GIVEN PROBLEM: Repeat everything from the line holding "in imported if" to the line holding "lens=94.5, sensor=36, nearest=10)", inclusive, exactly. Leave out the rest.

• • • • •

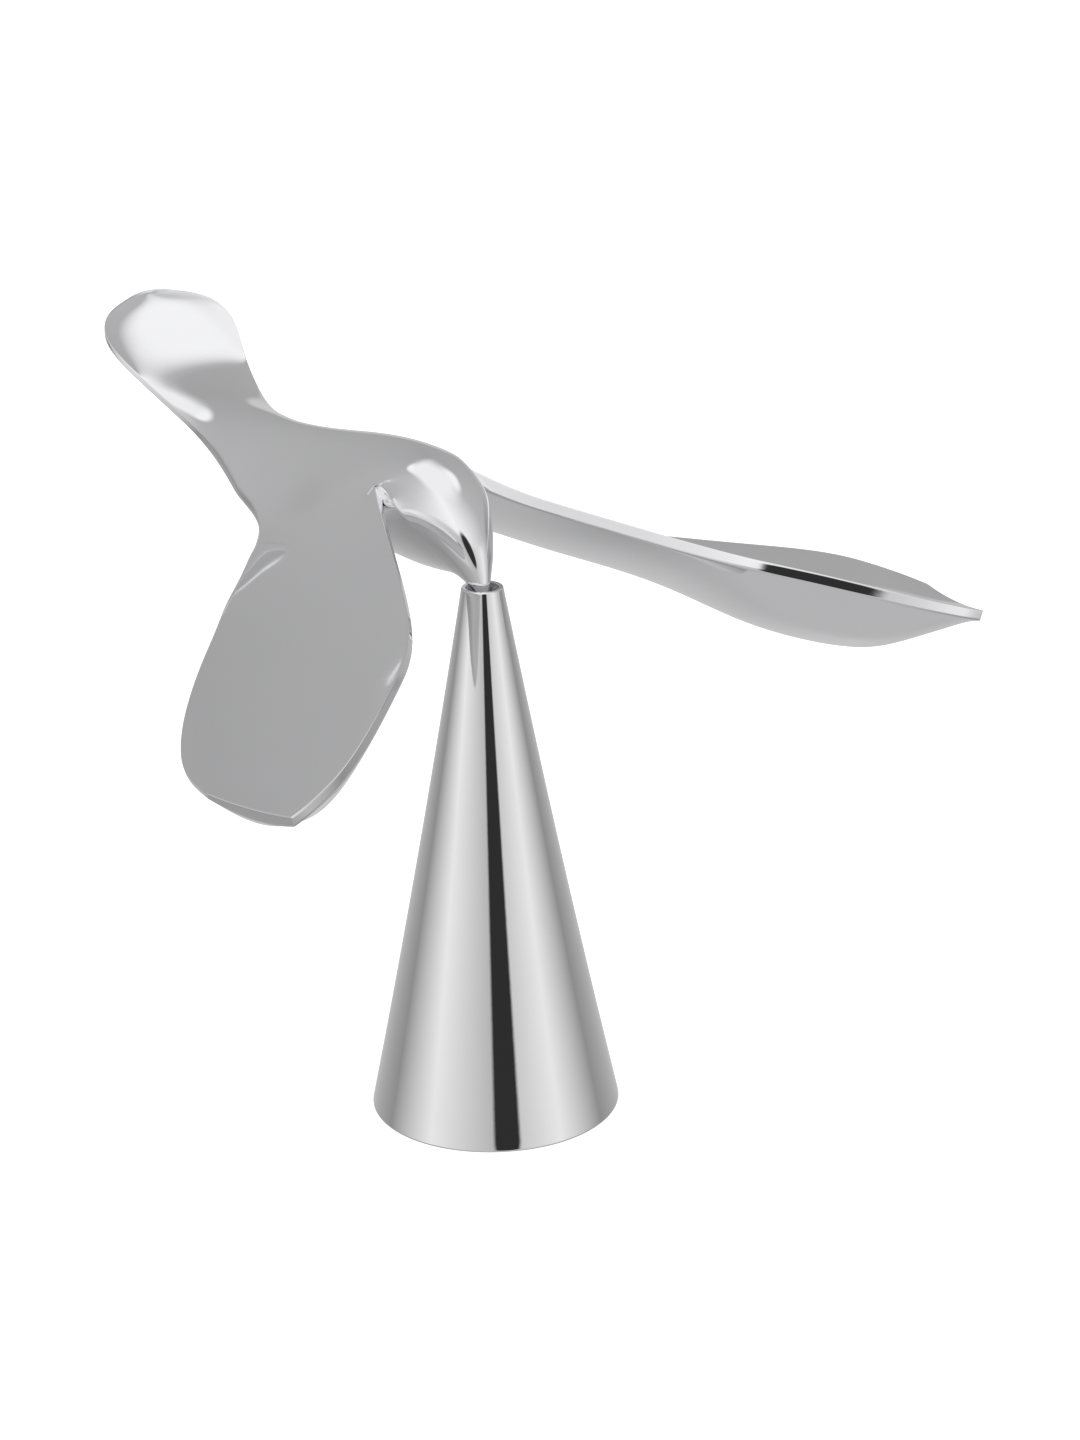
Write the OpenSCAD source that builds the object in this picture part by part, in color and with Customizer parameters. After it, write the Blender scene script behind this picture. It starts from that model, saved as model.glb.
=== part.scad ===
// Balancing bird: a polished metal bird with forward-swept wings stands on the tip of its beak
// in a small cup at the top of a cone.
// Millimetres, +Z up, origin at the centre of the stand's flat underside.
// The bird faces -Y, and its left wing points to +X.

/* [Stand] */
// Height of the cone
cone_h = 100.7; // [98:0.1:104]
// Radius of the cone at the bottom
cone_base_r = 23; // [22:0.5:25]
// Radius of the cone at its rim
cone_top_r = 3.75; // [3.6:0.05:4.2]
// How far the cone's side curves inwards, half way up
cone_waist = 0.5; // [0:0.1:1]
// Thickness of the cone's wall
cone_wall = 1.5; // [1.3:0.1:2]
// Height of the solid top of the cone
cone_cap_h = 14; // [12:1:20]
// Thickness of the plate that closes the cone
plate_t = 2; // [1.8:0.1:3]
// Thickness of the pad under the plate
pad_t = 1; // [0.8:0.1:1.5]
// Height of the iron weight inside the cone
ballast_h = 22; // [16:1:30]

/* [Pivot] */
// How far the point that the bird turns on lies below the rim
pivot_depth = 1.3; // [1.2:0.05:1.5]
// Radius of the steel ball in the tip of the beak
ball_r = 0.8; // [0.7:0.05:0.85]
// Radius of the pin that holds the ball
pin_r = 0.7; // [0.6:0.05:0.75]
// Length of the pin
pin_l = 7; // [5:0.5:8]
// Outer radius of the cup that the ball turns in
cup_r = 2.9; // [2.8:0.05:3]
// Height of the cup
cup_h = 8; // [6:0.5:10]
// Radial clearance of the ball and of the turning fits
running_gap = 0.05; // [0.02:0.01:0.1]

/* [Bird] */
// Thickness of the flat band along a wing's leading edge
band_t = 2; // [1.6:0.1:2.4]
// Thickness of a wing's trailing edge
edge_t = 1.2; // [0.8:0.1:1.8]
// Thickness of the body's wall
body_wall = 1.36; // [1.3:0.02:2]

/* [Detail] */
// Rings along each wing, for each of its stations
wing_rings = 4; // [2:1:6]
// Rings along the body and the tail, for each of their stations
body_rings = 3; // [2:1:5]

/* [Hidden] */
$fn = 96;

pivot_z = cone_h - pivot_depth;
plate_r = cone_base_r - 1.5;
floor_z = pad_t + plate_t;
screw_r = 2;
screw_head_r = 3.6;
screw_l = 12;
fit_gap = 0.1;
cone_steps = 8;
cup_lip = 0.3;
cup_below_rim = 0.15;

// Wing stations from the root to the tip:
// leading edge, trailing edge, hollow of the upper face, and fullness of the underside
wing = [
    [[5, 26, 115], [6, 48, 105], 1, 0.5],
    [[16.5, 4.5, 111.5], [28, 36, 98], 2.5, 0.6],
    [[33, -24.5, 105.5], [43.5, 20, 96.5], 3.2, 2.2],
    [[47, -37, 101], [58, 4.5, 95], 3.4, 8],
    [[61, -46, 96], [71, -11.5, 94], 3.2, 9.75],
    [[70, -49, 92.8], [77.5, -22, 91.8], 2.2, 6],
    [[75, -49.5, 91], [79, -31, 90.8], 0.6, 1],
];
wing_joint = 1;
chord_steps = 12;

// Body and tail stations from the beak to the end of the tail:
// top point [y, z], side point [x, y, z], bottom point [y, z], thickness of the side's edge,
// and flare, how far the top runs out level at the side instead of falling like an ellipse
body = [
    [[-0.9, 99.8], [1.2, 0.1, 99.8], [1.1, 99.8], 0, 0],
    [[-1.2, 102], [2.5, 1.8, 101.6], [3.4, 102.2], 0, 0],
    [[-0.9, 106.5], [4.6, 4.6, 105.4], [9, 101.4], 0, 0],
    [[0.9, 111.8], [6.8, 8, 109], [15, 101], 0, 0],
    [[4.1, 116.5], [9, 12, 112], [20, 101.2], 0, 0],
    [[9.7, 120.5], [10.8, 17, 113.5], [26, 101.6], 0, 0],
    [[19, 122.6], [12.5, 24, 113], [32, 101.8], 0, 0.3],
    [[31, 121.8], [14.5, 34, 108.5], [39, 101.4], 0, 0.6],
    [[45, 119.8], [14.5, 46, 102.5], [47, 100.2], 0, 0.7],
    [[58, 118], [12.6, 58, 104], [58, 103.2], 0.8, 0.5],
    [[68, 118], [11, 68, 109], [68, 109.4], 1, 0.3],
    [[79, 118.4], [9.5, 79, 113.4], [79, 114.6], 1.2, 0.1],
    [[90, 121], [11.5, 90.6, 120.6], [90, 119.2], 1.2, 0],
    [[99, 126.6], [14.4, 99.2, 127.4], [99.6, 125], 1.2, 0],
    [[104.8, 131.2], [11.4, 104.2, 131.6], [105.2, 129.8], 1.2, 0],
    [[107.6, 134], [2, 107, 134.2], [107.8, 133], 1, 0],
];
tail_joint = 9;
cavity_start = 3;
cavity_end = 9.2;
ring_points = 32;

// The value of a list at place t, as a smooth Catmull-Rom curve through its entries
function along(list, t) =
    let (last = len(list) - 1, i = min(floor(t), last - 1), s = t - i,
         p0 = list[max(i - 1, 0)], p1 = list[i], p2 = list[i + 1], p3 = list[min(i + 2, last)])
    p1 + s * (p2 - p0) / 2 + s * s * (p0 - 2.5 * p1 + 2 * p2 - p3 / 2)
       + s * s * s * ((p3 - p0) / 2 + 1.5 * (p1 - p2));

function column(list, k) = [for (row = list) row[k]];
function unit(v) = v / norm(v);

front_edge = column(wing, 0);
back_edge = column(wing, 1);
mid_line = (front_edge + back_edge) / 2;

// One section of a wing at place t: the upper face from front to back, then the underside
function wing_ring(t) =
    let (front = along(front_edge, t), chord = along(back_edge, t) - front,
         hollow = along(column(wing, 2), t), full = along(column(wing, 3), t),
         ahead = min(t + 0.01, len(wing) - 1), behind = max(t - 0.01, 0),
         up = unit(cross(along(mid_line, ahead) - along(mid_line, behind), chord)),
         across = [for (k = [0 : chord_steps]) (1 - cos(180 * k / chord_steps)) / 2],
         upper = [for (v = across) front + v * chord
                  + up * ((band_t + v * (edge_t - band_t)) / 2 - hollow * 4 * v * (1 - v))],
         lower = [for (v = across) front + v * chord
                  - up * ((band_t + v * (edge_t - band_t)) / 2 + (hollow + full) * 4 * v * (1 - v))])
    concat(upper, [for (k = [chord_steps : -1 : 0]) lower[k]]);

// One section of the body at place t, all the way round from the top, shrunk about the middle of its
// height so that a wall of the given thickness is left round it
function body_ring(t, wall = 0) =
    let (top = along(column(body, 0), t), side = along(column(body, 1), t),
         bottom = along(column(body, 2), t), edge = along(column(body, 3), t),
         flare = along(column(body, 4), t), middle = (top + bottom) / 2,
         narrow = 1 - wall / side[0], low = 1 - 2 * wall / norm(top - bottom))
    [for (k = [0 : ring_points - 1])
        let (a = -360 * k / ring_points, upper = cos(a) > 0, end = upper ? top : bottom,
             c = abs(cos(a)), bell = (1 + cos(180 * sin(a))) / 2,
             rise = upper ? c + flare * (bell - c) : c,
             y = side[1] + (end[0] - side[1]) * c,
             z = side[2] + (end[1] - side[2]) * rise + (upper ? 1 : -1) * edge / 2 * (1 - c))
        [side[0] * narrow * sin(a), middle[0] + (y - middle[0]) * low,
         middle[1] + (z - middle[1]) * low]];

// Joins rings with an equal, even number of points into one closed solid
module loft(rings) {
    n = len(rings[0]);
    last = len(rings) - 1;
    sides = [for (i = [0 : last - 1], k = [0 : n - 1], half = [0, 1])
        let (a = i * n + k, b = i * n + (k + 1) % n)
        half == 0 ? [a, b, b + n] : [a, b + n, a + n]];
    // each end is a strip between opposite points, so that a curved section closes without folds
    ends = [for (e = [0, 1], k = [0 : n / 2 - 2], half = [0, 1])
        let (first = e * last * n + k, opposite = e * last * n + n - 1 - k,
             f = half == 0 ? [first, opposite, opposite - 1] : [first, opposite - 1, first + 1])
        e == 0 ? f : [f[2], f[1], f[0]]];
    polyhedron(points = [for (r = rings) each r], faces = concat(sides, ends));
}

module wing_part(from, to) {
    steps = (to - from) * wing_rings;
    loft([for (i = [0 : steps]) wing_ring(from + i / wing_rings)]);
}

module body_part(from, to, wall = 0) {
    steps = round((to - from) * body_rings);
    loft([for (i = [0 : steps]) body_ring(from + (to - from) * i / steps, wall)]);
}

function cone_r(z) =
    let (s = z / cone_h) cone_base_r + s * (cone_top_r - cone_base_r) - cone_waist * 4 * s * (1 - s);

// Hollow cone with a solid top, a rebate for the plate and a bore for the cup
module cone_shell() {
    cavity_top = cone_h - cone_cap_h;
    color("gainsboro") rotate_extrude() polygon(concat(
        [for (i = [0 : cone_steps]) let (z = cone_h * i / cone_steps) [cone_r(z), z]],
        [[cup_r + running_gap, cone_h], [cup_r + running_gap, cone_h - cup_h - cup_below_rim],
         [0, cone_h - cup_h - cup_below_rim], [0, cavity_top]],
        [for (i = [cone_steps : -1 : 0])
            let (z = floor_z + (cavity_top - floor_z) * i / cone_steps) [cone_r(z) - cone_wall, z]],
        [[plate_r + fit_gap, floor_z], [plate_r + fit_gap, 0]]));
}

// Hardened cup with a tapered mouth and a round seat for the ball
module seat_cup() {
    cup_top = cone_h - cup_below_rim;
    color("dimgray") difference() {
        translate([0, 0, cup_top - cup_h]) cylinder(h = cup_h, r = cup_r);
        translate([0, 0, pivot_z])
            cylinder(h = cup_top - pivot_z + 0.01, r1 = ball_r + 0.6, r2 = cup_r - cup_lip);
        translate([0, 0, pivot_z - 0.3]) cylinder(h = 0.31, r = ball_r + 0.6);
        translate([0, 0, pivot_z]) sphere(r = ball_r + running_gap);
    }
}

module ballast() {
    color("darkslategray") difference() {
        translate([0, 0, floor_z]) cylinder(h = ballast_h,
            r1 = cone_r(floor_z) - cone_wall - 0.8, r2 = cone_r(floor_z + ballast_h) - cone_wall - 0.5);
        translate([0, 0, floor_z - 1]) cylinder(h = screw_l, r = screw_r + running_gap);
    }
}

module base_plate() {
    color("gray") difference() {
        translate([0, 0, pad_t]) cylinder(h = plate_t, r = plate_r);
        translate([0, 0, pad_t - 1]) cylinder(h = plate_t + 2, r = screw_r + fit_gap);
        translate([0, 0, pad_t]) cylinder(h = screw_head_r - screw_r, r1 = screw_head_r + fit_gap,
            r2 = screw_r + fit_gap);
    }
}

module base_screw() {
    slot = 1.2;
    color("darkgray") difference() {
        union() {
            translate([0, 0, pad_t]) cylinder(h = screw_head_r - screw_r, r1 = screw_head_r, r2 = screw_r);
            translate([0, 0, pad_t]) cylinder(h = screw_l, r = screw_r);
        }
        for (turn = [0, 90])
            rotate(turn) translate([-2, -slot / 4, pad_t - 1]) cube([4, slot / 2, 2]);
    }
}

module foot_pad() { color("black") cylinder(h = pad_t, r = plate_r); }

module pivot_ball() { color("lightgray") translate([0, 0, pivot_z]) sphere(r = ball_r); }

// Pin pressed into the beak, with a round socket at its lower end for the ball
module pivot_pin() {
    color("lightgray") difference() {
        translate([0, 0, pivot_z]) cylinder(h = pin_l, r = pin_r);
        translate([0, 0, pivot_z]) sphere(r = ball_r + running_gap);
    }
}

// Body with the head, the beak and the roots of the wings, hollow and open where the tail closes it
module torso() {
    color("silver") difference() {
        union() {
            body_part(0, tail_joint);
            wing_part(0, wing_joint);
            mirror([1, 0, 0]) wing_part(0, wing_joint);
        }
        body_part(cavity_start, cavity_end, body_wall);
        translate([0, 0, pivot_z]) cylinder(h = pin_l + running_gap, r = pin_r + running_gap);
        translate([0, 0, pivot_z]) sphere(r = ball_r + running_gap);
    }
}

module left_wing() { color("silver") wing_part(wing_joint, len(wing) - 1); }

module right_wing() { color("silver") mirror([1, 0, 0]) wing_part(wing_joint, len(wing) - 1); }

module tail() { color("silver") body_part(tail_joint, len(body) - 1); }

cone_shell();
seat_cup();
ballast();
base_plate();
base_screw();
foot_pad();
pivot_ball();
pivot_pin();
torso();
left_wing();
right_wing();
tail();
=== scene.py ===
import math

import bpy
import numpy as np
from mathutils import Matrix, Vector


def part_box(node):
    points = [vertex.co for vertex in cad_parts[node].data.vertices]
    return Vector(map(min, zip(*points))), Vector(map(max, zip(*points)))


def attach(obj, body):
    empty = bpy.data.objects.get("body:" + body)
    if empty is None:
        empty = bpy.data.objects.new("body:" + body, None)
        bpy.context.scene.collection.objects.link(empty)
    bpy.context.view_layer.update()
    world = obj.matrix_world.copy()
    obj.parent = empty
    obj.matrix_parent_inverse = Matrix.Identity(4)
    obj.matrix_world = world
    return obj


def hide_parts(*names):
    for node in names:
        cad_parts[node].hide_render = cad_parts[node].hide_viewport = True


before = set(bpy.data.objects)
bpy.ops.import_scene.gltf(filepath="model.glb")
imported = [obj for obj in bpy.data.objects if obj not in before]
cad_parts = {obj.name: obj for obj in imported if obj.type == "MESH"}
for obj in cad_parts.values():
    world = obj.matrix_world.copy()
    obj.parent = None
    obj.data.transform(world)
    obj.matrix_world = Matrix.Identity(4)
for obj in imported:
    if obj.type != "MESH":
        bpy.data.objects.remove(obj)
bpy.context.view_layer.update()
mm = 0.001

# Camera: it looks at a point beside and above the stand's foot, from in front of the bird's right wing
camera = dict(azimuth=-37.4, elevation=20.8, roll=-1.23, distance=680.3, aimRight=9.74, aimUp=75.1,
              lens=94.5, sensor=36, nearest=10)


def makeCamera(c):
    # back is the unit vector from the aim point to the camera
    a, e = math.radians(c["azimuth"]), math.radians(c["elevation"])
    right = np.array([math.cos(a), math.sin(a), 0])
    back = np.array([math.sin(a) * math.cos(e), -math.cos(a) * math.cos(e), math.sin(e)])
    up = np.cross(back, right)
    roll = math.radians(c["roll"])
    turnedRight = math.cos(roll) * right + math.sin(roll) * up
    turnedUp = math.cos(roll) * up - math.sin(roll) * right
    place = (right * c["aimRight"] + np.array([0, 0, c["aimUp"]]) + back * c["distance"]) * mm
    data = bpy.data.cameras.new("camera")
    data.sensor_width = c["sensor"]
    data.lens = c["lens"]
    data.clip_start = c["nearest"] * mm
    cam = bpy.data.objects.new("camera", data)
    bpy.context.scene.collection.objects.link(cam)
    matrix = np.eye(4)
    matrix[:3, 0], matrix[:3, 1], matrix[:3, 2], matrix[:3, 3] = turnedRight, turnedUp, back, place
    cam.matrix_world = Matrix(matrix.tolist())
    bpy.context.scene.camera = cam


makeCamera(camera)
print("camera set")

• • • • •

SOLUTION BELOW:
cad_parts = {obj.name: obj for obj in imported if obj.type == "MESH"}
for obj in cad_parts.values():
    world = obj.matrix_world.copy()
    obj.parent = None
    obj.data.transform(world)
    obj.matrix_world = Matrix.Identity(4)
for obj in imported:
    if obj.type != "MESH":
        bpy.data.objects.remove(obj)
bpy.context.view_layer.update()
mm = 0.001

# Camera: it looks at a point beside and above the stand's foot, from in front of the bird's right wing
camera = dict(azimuth=-37.4, elevation=20.8, roll=-1.23, distance=680.3, aimRight=9.74, aimUp=75.1,
              lens=94.5, sensor=36, nearest=10)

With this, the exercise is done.